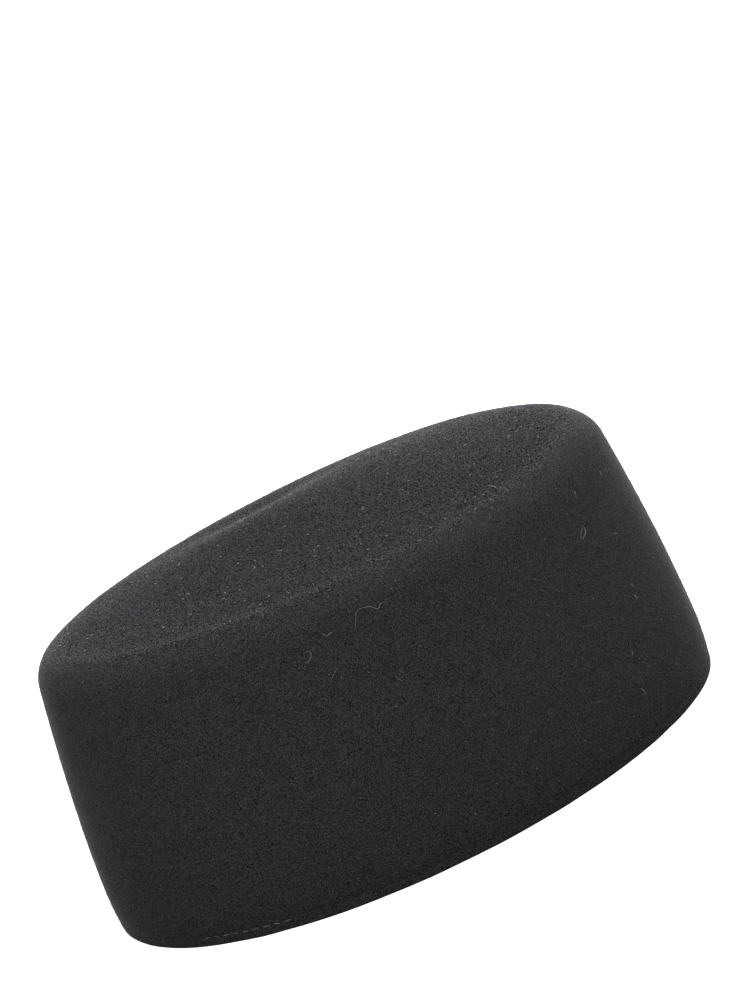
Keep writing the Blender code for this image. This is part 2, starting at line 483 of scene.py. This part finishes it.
def corner_arc(corner, other, level):
    """Rings that round the corner between one side of the felt and the level cut, side first."""
    inward = other - corner
    inward[:, 2] = 0
    inward /= np.linalg.norm(inward, axis=-1, keepdims=True)
    rings = []
    for step in range(1, CUT_RINGS + 1):
        angle = step / CUT_RINGS * math.pi / 2
        ring = corner + inward * (CUT_ROUND * (1 - math.cos(angle)))
        ring[:, 2] = corner[:, 2] + (level - corner[:, 2]) * math.sin(angle)
        rings.append(ring)
    return rings


def felt_shell(points, normals, material):
    """The felt as one closed shell: outside, cut rim and inside."""
    outside = list(points)
    inner = points - normals * FELT
    inside = [inner[-1], *inner[-2::-INSIDE_SKIP]]
    strays = [noise.noise(Vector((x, y, 0)) / CUT_WAVE) for x, y, _ in points[-1]]
    level = CUT_STRAY * (1 + np.array(strays))
    cut = corner_arc(points[-1], inner[-1], level) + corner_arc(inner[-1], points[-1], level)[::-1]
    rings = outside + cut + inside
    columns = points.shape[1]
    vertices = np.concatenate(rings)
    middle = points[0].mean(axis=0)
    vertices = np.vstack([vertices, middle, middle - (0, 0, FELT)])
    faces = []
    for ring in range(len(rings) - 1):
        for column in range(columns):
            after = (column + 1) % columns
            here, below = ring * columns, (ring + 1) * columns
            faces.append((here + column, below + column, below + after, here + after))
    last = (len(rings) - 1) * columns
    top, underside = len(vertices) - 2, len(vertices) - 1
    for column in range(columns):
        after = (column + 1) % columns
        faces.append((top, column, after))
        faces.append((underside, last + after, last + column))
    return mesh_piece("felt_shell", vertices, faces, material)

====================

Directions for this task: Copy out each line exactly.

Exercise response:
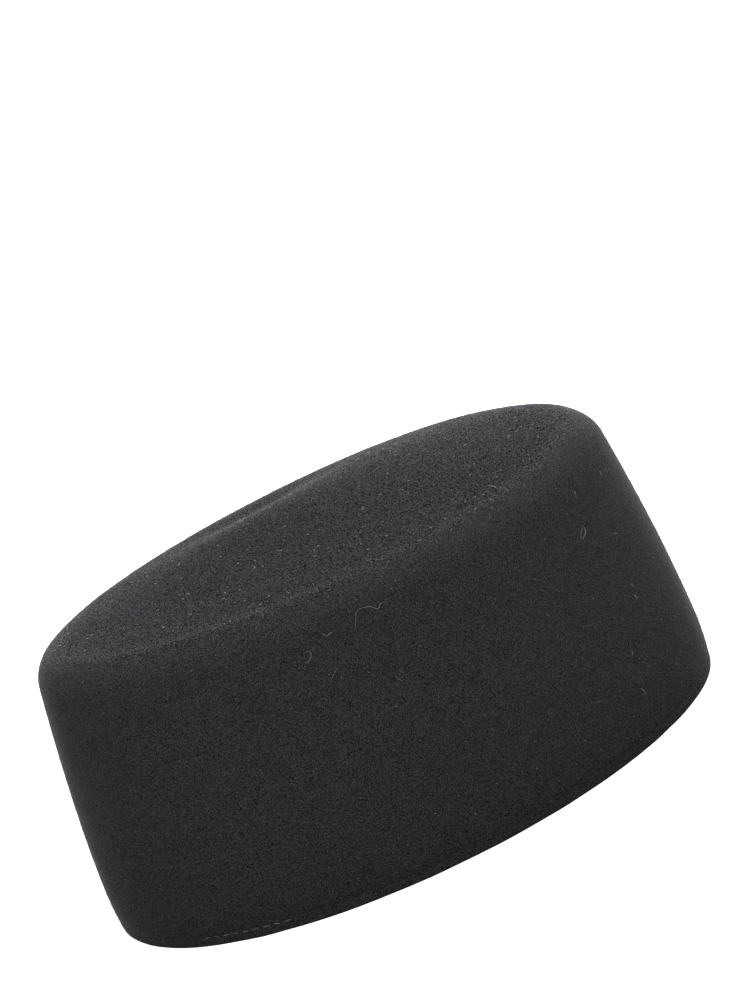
Keep writing the Blender code for this image. This is part 2, starting at line 483 of scene.py. This part finishes it.
def corner_arc(corner, other, level):
    """Rings that round the corner between one side of the felt and the level cut, side first."""
    inward = other - corner
    inward[:, 2] = 0
    inward /= np.linalg.norm(inward, axis=-1, keepdims=True)
    rings = []
    for step in range(1, CUT_RINGS + 1):
        angle = step / CUT_RINGS * math.pi / 2
        ring = corner + inward * (CUT_ROUND * (1 - math.cos(angle)))
        ring[:, 2] = corner[:, 2] + (level - corner[:, 2]) * math.sin(angle)
        rings.append(ring)
    return rings


def felt_shell(points, normals, material):
    """The felt as one closed shell: outside, cut rim and inside."""
    outside = list(points)
    inner = points - normals * FELT
    inside = [inner[-1], *inner[-2::-INSIDE_SKIP]]
    strays = [noise.noise(Vector((x, y, 0)) / CUT_WAVE) for x, y, _ in points[-1]]
    level = CUT_STRAY * (1 + np.array(strays))
    cut = corner_arc(points[-1], inner[-1], level) + corner_arc(inner[-1], points[-1], level)[::-1]
    rings = outside + cut + inside
    columns = points.shape[1]
    vertices = np.concatenate(rings)
    middle = points[0].mean(axis=0)
    vertices = np.vstack([vertices, middle, middle - (0, 0, FELT)])
    faces = []
    for ring in range(len(rings) - 1):
        for column in range(columns):
            after = (column + 1) % columns
            here, below = ring * columns, (ring + 1) * columns
            faces.append((here + column, below + column, below + after, here + after))
    last = (len(rings) - 1) * columns
    top, underside = len(vertices) - 2, len(vertices) - 1
    for column in range(columns):
        after = (column + 1) % columns
        faces.append((top, column, after))
        faces.append((underside, last + after, last + column))
    return mesh_piece("felt_shell", vertices, faces, material)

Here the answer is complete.